- Country: China
- Type: Infantry, Garrison
- Size: Brigade
- Engagements: Chinese Civil War, Korean War

= 2nd Garrison Division of Shenyang Military Region =

Former Chinese military unit

The 160th Division (第160师) was created in November 1948 under the Regulation of the Redesignations of All Organizations and Units of the Army, issued by the Central Military Commission on November 1, 1948, based on the 8th Independent Division of the Northeastern Field Army. Under the command of the 47th Corps it took part in the Chinese Civil War.

In March 1949 the division was detached from the corps and renamed as the 207th Division (第207师) (2nd Formation) and put in charge of the security of Peking city. In September the division was converted to the 1st Division, Public Security Central Column (公安中央纵队第1师). It took part in the 1949 national parade of the People's Republic of China.

On November 7, 1950, the division was renamed as the 1st Public Security Division (公安第1师) and was transferred to the Public Security Force's control.

From December 7, 1952, the division entered Korea to take part in the Korean War as a part of the People's Volunteer Army until 1955.

In March 1955 the division returned from Korea and converted to the 1st Machine-gun Artillery Division (第1机炮师). It took the equipment left by the 25th Guards Machine-gun Artillery Division, 39th Army of the Soviet Union pulling out from the Lüda region.

The division then consisted of:
- 1st Machine-gun Artillery Regiment (former 1st Public Security Regiment);
- 2nd Machine-gun Artillery Regiment (former 2nd Public Security Regiment);
- 3rd Machine-gun Artillery Regiment (former 5th Public Security Regiment);
- 4th Machine-gun Artillery Regiment (former Independent Regiment of the People's Volunteer Army);
- Self-Propelled Artillery Regiment;
- Artillery Regiment (former 23rd Artillery Regiment of the 12th Artillery Division).

The division was then back to the National Defense Force's control, under the command of the 64th Corps.

In June 1956 the division was transferred to the 3rd Army Group's direct control.

On June 26, 1956, the division was renamed as the 2nd Garrison Division (守备第2师). All Machine-gun Artillery regiments were renamed as garrison regiments:
- 11th Garrison Regiment (former 1st Machine-gun Artillery);
- 12th Garrison Regiment (former 2nd Machine-gun Artillery);
- 13th Garrison Regiment (former 3rd Machine-gun Artillery);
- 14th Garrison Regiment (former 4th Machine-gun Artillery);
- Self-Propelled Artillery Regiment;
- Artillery Regiment.

On October 13, 1963, the 11th Garrison Regiment detached from the division.

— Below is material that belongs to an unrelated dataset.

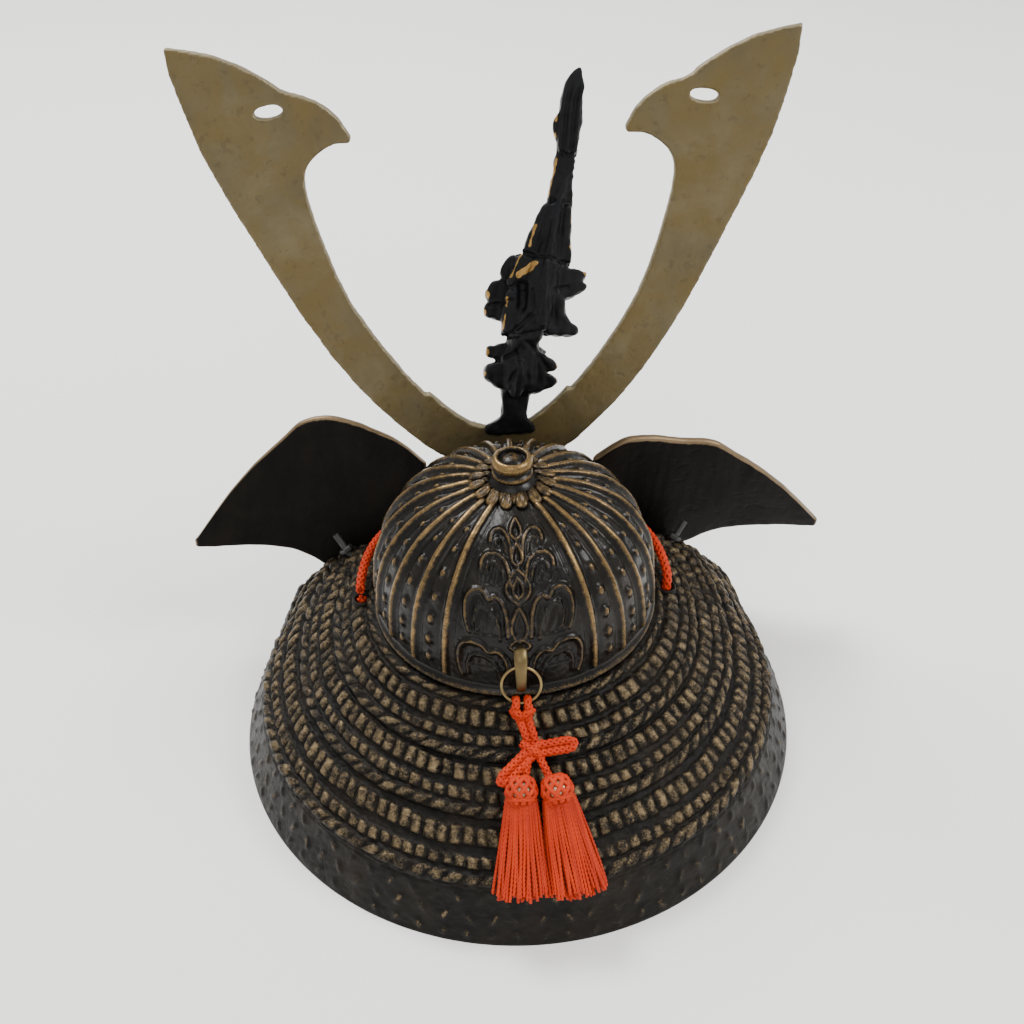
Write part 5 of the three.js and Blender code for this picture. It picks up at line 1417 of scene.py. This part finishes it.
def make_stage(stage):
    bpy.ops.mesh.primitive_plane_add(size=12.0, location=(0, 0, 0))
    floor = bpy.context.active_object
    floor.name = "floor"
    material, tree, shader = new_material("floor_paper")
    soft = remap(tree, noise(tree, 3.0, 2.0), 0.3, 0.7)
    pale = rgba(stage.floor_colour)
    tree.links.new(mix_colour(tree, soft, pale, rgba([c * 0.985 for c in stage.floor_colour])),
                   shader.inputs["Base Color"])
    shader.inputs["Roughness"].default_value = 0.7
    shader.inputs["Specular IOR Level"].default_value = 0.2
    floor.data.materials.append(material)
    world = bpy.data.worlds.new("studio")
    bpy.context.scene.world = world
    world.use_nodes = True
    background = world.node_tree.nodes["Background"]
    background.inputs["Color"].default_value = (0.93, 0.925, 0.915, 1.0)
    background.inputs["Strength"].default_value = stage.sky
    for name, place, size, power in (("key_light", (0.55, -0.75, 1.35), 0.7, stage.key),
                                     ("window_light", (-1.0, 0.1, 1.1), 0.6, stage.window),
                                     ("near_light", (0.25, 1.3, 1.5), 1.2, stage.near)):
        lamp = bpy.data.lights.new(name, "AREA")
        lamp.shape = "DISK"
        lamp.size = size
        lamp.energy = power
        light = bpy.data.objects.new(name, lamp)
        light.location = place
        aim = Vector((0, 0, 0.07)) - Vector(place)
        light.rotation_euler = aim.to_track_quat("-Z", "Y").to_euler()
        bpy.context.scene.collection.objects.link(light)


def make_camera(stage):
    camera = bpy.data.objects.new("camera", bpy.data.cameras.new("camera"))
    camera.data.lens = stage.lens
    camera.data.sensor_width = 36.0
    camera.data.dof.use_dof = False
    pitch, roll, yaw = (math.radians(a) for a in (stage.pitch, stage.roll, stage.yaw))
    forward = Vector((-math.sin(yaw) * math.cos(pitch), -math.cos(yaw) * math.cos(pitch), -math.sin(pitch)))
    level = forward.cross(Vector((0, 0, 1))).normalized()
    upright = level.cross(forward)
    right = level * math.cos(roll) + upright * math.sin(roll)
    up = upright * math.cos(roll) - level * math.sin(roll)
    turn = Matrix((right, up, -forward)).transposed().to_4x4()
    spot = settle([stage.aside, stage.distance, stage.height])
    camera.matrix_world = Matrix.Translation(Vector(spot)) @ turn
    bpy.context.scene.collection.objects.link(camera)
    bpy.context.scene.camera = camera


# Add-on


def colour(name, description, default):
    return FloatVectorProperty(name=name, description=description, default=default, subtype="COLOR",
                               size=3, min=0.0, max=1.0)


class HelmetColours(bpy.types.PropertyGroup):
    patina: colour("Patina", "Dark skin of the guard and the bowl", (0.0052, 0.0046, 0.0038))
    rubbed_bronze: colour("Rubbed bronze", "Metal showing on the lacing's tops", (0.195, 0.142, 0.078))
    rubbed_gold: colour("Rubbed gold", "Metal showing on the ribs and leaves", (0.25, 0.158, 0.062))
    ear_edge: colour("Ear edge", "Metal showing along the ear plates' edges", (0.2, 0.14, 0.08))
    horn_brass: colour("Horn brass", "Back of the horns", (0.135, 0.108, 0.055))
    horn_edge: colour("Horn edge", "Edges of the horns", (0.2, 0.165, 0.1))
    crest_black: colour("Crest black", "Skin of the dragon", (0.0048, 0.0049, 0.0056))
    gilt: colour("Gilt", "Touches of gold on the dragon", (0.32, 0.19, 0.06))
    silk: colour("Silk", "Cord and tassels", (0.52, 0.034, 0.002))
    ring_brass: colour("Ring brass", "Ring and staple", (0.27, 0.195, 0.085))
    bolt_steel: colour("Bolt steel", "Bolts and nuts", (0.09, 0.09, 0.085))


class HelmetSizes(bpy.types.PropertyGroup):
    bar_pitch: FloatProperty(name="Bar pitch", description="Width of one lacing bar in mm",
                             default=4.0, min=2.0)
    rope_pitch: FloatProperty(name="Rope pitch", description="Length of one rope strand in mm",
                              default=5.3, min=2.0)
    guard_columns: IntProperty(name="Guard columns", description="Columns of faces round the guard",
                               default=600, min=200)
    rib_height: FloatProperty(name="Rib height", description="How far the ribs stand out in mm",
                              default=1.2, min=0.2)
    leaf_height: FloatProperty(name="Leaf height", description="How far the leaf lines stand out in mm",
                               default=1.05, min=0.1)
    petals: IntProperty(name="Petals", description="Petals in each ring of the finial", default=16, min=6)
    splay: FloatProperty(name="Splay", description="Degrees that each tassel leans outward", default=6.0)
    strands: IntProperty(name="Strands", description="Threads in one layer of a tassel", default=19, min=4)
    fringe: FloatProperty(name="Fringe", description="Length of the threads in mm", default=28.6, min=5.0)


class HelmetStage(bpy.types.PropertyGroup):
    floor_colour: colour("Floor", "Colour of the floor", (0.95, 0.94, 0.92))
    sky: FloatProperty(name="Sky", description="Strength of the light all round", default=1.0, min=0.0)
    key: FloatProperty(name="Key", description="Power of the key light in watts", default=26.0, min=0.0)
    window: FloatProperty(name="Window", description="Power of the side light in watts",
                          default=14.0, min=0.0)
    near: FloatProperty(name="Near", description="Power of the light behind the camera in watts",
                        default=9.0, min=0.0)
    lens: FloatProperty(name="Lens", description="Focal length in mm", default=40.22, min=10.0)
    pitch: FloatProperty(name="Pitch", description="Degrees that the camera looks down", default=38.78)
    roll: FloatProperty(name="Roll", description="Degrees that the camera is turned about its axis",
                        default=-1.2)
    yaw: FloatProperty(name="Yaw", description="Degrees that the camera looks aside", default=1.58)
    aside: FloatProperty(name="Aside", description="Camera's place across in mm", default=8.1)
    distance: FloatProperty(name="Distance", description="Camera's place behind the rim's middle in mm",
                            default=277.57)
    height: FloatProperty(name="Height", description="Camera's height in mm", default=310.82)


class HELMET_OT_materials(bpy.types.Operator):
    """Make the metals, the patina and the silk"""
    bl_idname = "helmet.materials"
    bl_label = "Materials"

    def execute(self, context):
        make_materials(context.scene.helmet_colours)
        return {"FINISHED"}


class HELMET_OT_stage(bpy.types.Operator):
    """Set the floor, the lights and the camera"""
    bl_idname = "helmet.stage"
    bl_label = "Stage"

    def execute(self, context):
        make_camera(context.scene.helmet_stage)
        make_stage(context.scene.helmet_stage)
        return {"FINISHED"}


class HELMET_OT_cords(bpy.types.Operator):
    """Lay the chin cord"""
    bl_idname = "helmet.cords"
    bl_label = "Chin cord"

    def execute(self, context):
        make_chin_cord()
        return {"FINISHED"}


class HELMET_OT_guard(bpy.types.Operator):
    """Cast the laced neck guard with its eyelets"""
    bl_idname = "helmet.guard"
    bl_label = "Neck guard"

    def execute(self, context):
        make_guard(context.scene.helmet_sizes)
        make_eyelets()
        return {"FINISHED"}


class HELMET_OT_bowl(bpy.types.Operator):
    """Cast the ribbed bowl and its finial"""
    bl_idname = "helmet.bowl"
    bl_label = "Bowl and finial"

    def execute(self, context):
        make_bowl(context.scene.helmet_sizes)
        make_finial(context.scene.helmet_sizes)
        return {"FINISHED"}


class HELMET_OT_plates(bpy.types.Operator):
    """Cast the horns, the ear plates, the visor and the bracket"""
    bl_idname = "helmet.plates"
    bl_label = "Horns, ears and visor"

    def execute(self, context):
        make_plates()
        make_front()
        return {"FINISHED"}


class HELMET_OT_crest(bpy.types.Operator):
    """Sculpt the dragon crest"""
    bl_idname = "helmet.crest"
    bl_label = "Dragon crest"

    def execute(self, context):
        make_crest()
        return {"FINISHED"}


class HELMET_OT_fittings(bpy.types.Operator):
    """Make the bolts, the ring, the hanger cord and the tassels"""
    bl_idname = "helmet.fittings"
    bl_label = "Fittings and tassels"

    def execute(self, context):
        make_bolts()
        wire = make_ring()
        make_hanger(wire)
        make_tassel(1, "left", context.scene.helmet_sizes)
        make_tassel(-1, "right", context.scene.helmet_sizes)
        return {"FINISHED"}


class HELMET_PT_panel(bpy.types.Panel):
    """Lists the helmet's pieces in the sidebar"""
    bl_idname = "HELMET_PT_panel"
    bl_label = "Cast helmet"
    bl_space_type = "VIEW_3D"
    bl_region_type = "UI"
    bl_category = "Helmet"

    def draw(self, context):
        for operator in OPERATORS:
            self.layout.operator(operator.bl_idname)
        for group in (context.scene.helmet_colours, context.scene.helmet_sizes, context.scene.helmet_stage):
            for name in group.__annotations__:
                self.layout.prop(group, name)


OPERATORS = (HELMET_OT_materials, HELMET_OT_stage, HELMET_OT_cords, HELMET_OT_guard, HELMET_OT_bowl,
             HELMET_OT_plates, HELMET_OT_crest, HELMET_OT_fittings)
GROUPS = {"helmet_colours": HelmetColours, "helmet_sizes": HelmetSizes, "helmet_stage": HelmetStage}


def register():
    for cls in (*GROUPS.values(), *OPERATORS, HELMET_PT_panel):
        bpy.utils.register_class(cls)
    for name, cls in GROUPS.items():
        setattr(bpy.types.Scene, name, PointerProperty(type=cls))


def unregister():
    for name in GROUPS:
        delattr(bpy.types.Scene, name)
    for cls in (HELMET_PT_panel, *OPERATORS[::-1], *GROUPS.values()):
        bpy.utils.unregister_class(cls)


def main():
    register()
    bpy.ops.helmet.materials()
    bpy.ops.helmet.stage()
    bpy.ops.helmet.cords()
    bpy.ops.helmet.guard()
    bpy.ops.helmet.bowl()
    bpy.ops.helmet.plates()
    bpy.ops.helmet.crest()
    bpy.ops.helmet.fittings()


if __name__ == "__main__":
    main()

On February 27, 1969, the division exchanged its garrison with the 3rd Garrison Division and moved to Zhuanghe, Liaoning.

From December 1969 it became the 2nd Garrison Division of Shenyang Military Region (沈阳军区守备第2师), and all its regiments were re-designated as:
- 4th Garrison Regiment (former 12th Garrison);
- 5th Garrison Regiment (former 13th Garrison);
- 6th Garrison Regiment (former 14th Garrison);
- Self-Propelled Artillery Regiment;
- Artillery Regiment.

On July 14, 1976, the Self-Propelled Artillery Regiment was renamed as a Tank Regiment.

In March 1981 the Tank Regiment, 2nd Garrison Division detached from the division and transferred to the 8th Garrison Division of Shenyang Military Region.

In October 1985 the division was reduced and renamed as the 2nd Garrison Brigade of Lüda Security District (旅大警备区守备2旅). In 1992 it was further reduced and renamed as the Coastal Defense Regiment of Shenyang Military Region (沈阳军区海防团) and attached to Liaoning Provincial Military District.